The Columbia River Gorge: it is how I will be crossing the Cascades and everyone has been hyping how beautiful it will be.

The Great Salt Lake: I changed my route to go and hit the salt lake. Recently I heard that there is a chance that the lake could dry up within the next 5 years, although that could be a doomsday estimate. It seems like something worth seeing on my trek 

All of Colorado: Because I will go see the Great Salt Lake, I will now be crossing all of Colorado. I have loved Washington, but the one place that people have said that I may enjoy more in Colorado. I’ve been and I’ve enjoyed it, but this will definitely be the longest time spent there.

Indianapolis: Indy was the city that I was born in and although I don’t have much attachment to the city now, other than being a Colts fan, it seems symbolic to go to the city I was born, in while on this long journey of mine.

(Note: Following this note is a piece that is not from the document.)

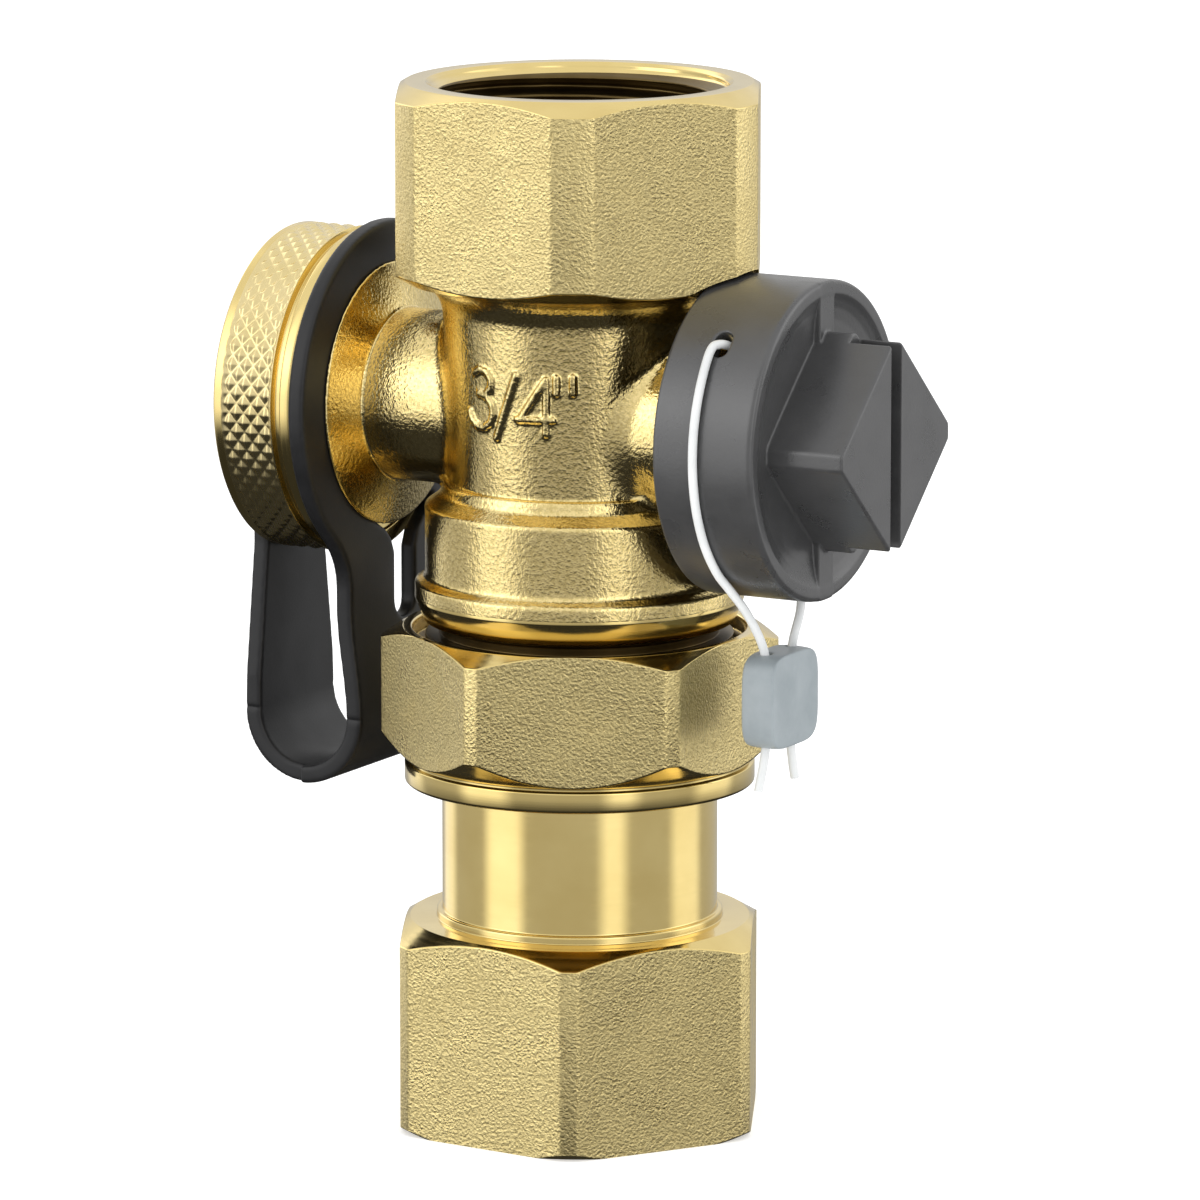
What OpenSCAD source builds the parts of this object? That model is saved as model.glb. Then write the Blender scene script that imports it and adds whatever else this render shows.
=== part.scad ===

Q: You will obviously be spending lots of time alone. How do you plan to keep yourself occupied on long solo stretches?

A: A couple of things, but first I am pretty good at keeping myself entertained. Although I am a friendly guy for the most part and enjoy meeting new people, I have always considered myself something of a loner. As such, I really enjoy spending time by myself.

A lot of the time when walking, walking will serve as a form of meditation where my mind will just be completely empty and I will just focus on what’s in front of me.

I listen to plenty of music and podcasts along the walk and I won’t be surprised if I get into audiobooks. Reading too is a great way to stay entertained, currently, I am reading The New Geography of Jobs by Enrico Moretti. Since I  started the walk though, I’ve honestly had very little time for sitting down and reading.

I hope to do a lot more writing when I have spare time. I honestly wish I could do more, but there is usually something that gets in the way. So hopefully when there’s much less to interact with in my environment, I can write some of the longer-form thoughts that I have been saving up.

Lastly, I was never much of a Tik-Tok or social media guy, but coming up with skits or ideas to illustrate the journey could definitely be a way I spend a lot of time.